One frequent query I have as an editor is how an author is using the word ‘paradox’. It sometimes carries a whiff of laziness. Saying something is paradoxical may be a way of avoiding having to show why a contradiction is a contradiction at all, rather than merely a challenge to an unstated assumption. Adding ‘apparent’ doesn’t help things either.
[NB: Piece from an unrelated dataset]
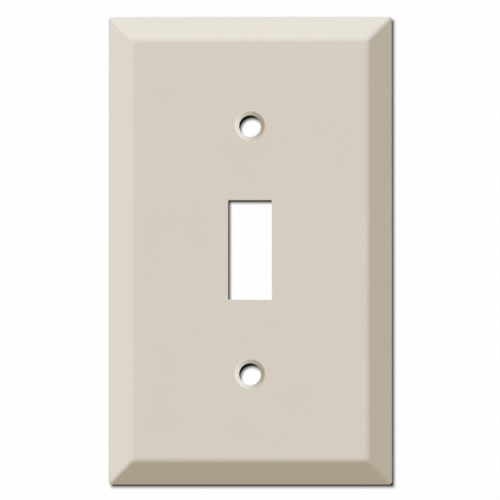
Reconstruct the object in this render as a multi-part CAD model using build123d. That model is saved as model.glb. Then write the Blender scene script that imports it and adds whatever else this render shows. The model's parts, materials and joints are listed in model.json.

According to the Oxford English Dictionary, this dilemma is as old as the word itself. In the mid-sixteenth century, a paradox was either a) ‘a seemingly absurd or self-contradictory statement or proposition which when investigated or explained may prove to be well-founded or true; or b) ‘a proposition or statement that is actually self-contradictory, absurd or false’. In the early seventeenth century, a paradox became ‘a phenomenon that exhibits some contradiction or conflict with preconceived notions of what is reasonable or possible’. Only in the early twentieth century was it applied to logic, to mean ‘a statement or proposition which, despite sound reasoning from an acceptable premise, leads to a conclusion that is against sense, logically unacceptable, or self-contradictory’.
It is with caution, then, that I say that paradox is the predominant mode in recent articles in Eurozine on 1989. Which makes sense. As historical distance brings greater perspicacity on the past thirty years, so received ideas clash with facts, sharpening the focus for real contradictions.
According to Bogdan Iacob, James Mark and Tobias Rupprecht, one paradox of 1989 is that the anti-liberal shift in eastern Europe began long before the end of communism: stereotypes of a weak and morally dissolute West date back to tropes of the post-1945 decades. Moreover, the economic modernizers of the 1990s by no means always stood in a liberal tradition: on the contrary, communist economists in Hungary, Poland, and Czechoslovakia had been arguing for deregulation, privatization and free trade since the early 1980s – to be overseen by a nominally communist version of the single-party dictatorships of Franco’s Spain or Pinochet’s Chile.
Paradox two: despite the EU’s indignance at illiberal politicians, it has been an integral factor in stabilizing them. Dorothee Bohle and Béla Greskovits argue that by narrowing down accession countries’ political options, the EU not only shut down debates over democracy and its alternatives, but also over public policy. This and other instances of the EU’s normative peremptoriness reinforces the cleavage between the two halves of the continent.
Paradox three: gender hierarchies characterizing anti-communist dissidence were shaped by the very system it rebelled against. The sidelining of women in pre-1989 dissident groups has frequently been blamed on the universalist premise of human rights. However, dissident anti-feminism had more in common with gender attitudes within communism than it liked to think. Particularly the exclusion of family life from the political was a vestige of post-Stalinism, writes Robert Brier.
Paradox four: While an East-West divide in European attitudes to immigration exists, it is not the East that has historically been defined by xenophobia. In the 1930s, Jannis Panagiotidis points out, it was eastern Europe that provided refuge to people fleeing Nazism when western states would not have them. It was primarily the closure of borders in the East, and the politicization of refugees, that enabled the Cold War conception of the West as the ‘free world’.
As Kierkegaard put it in 1844: ‘One must not think ill of the paradox, for the paradox is the passion of thought, and the thinker without the paradox is like the lover without passion.’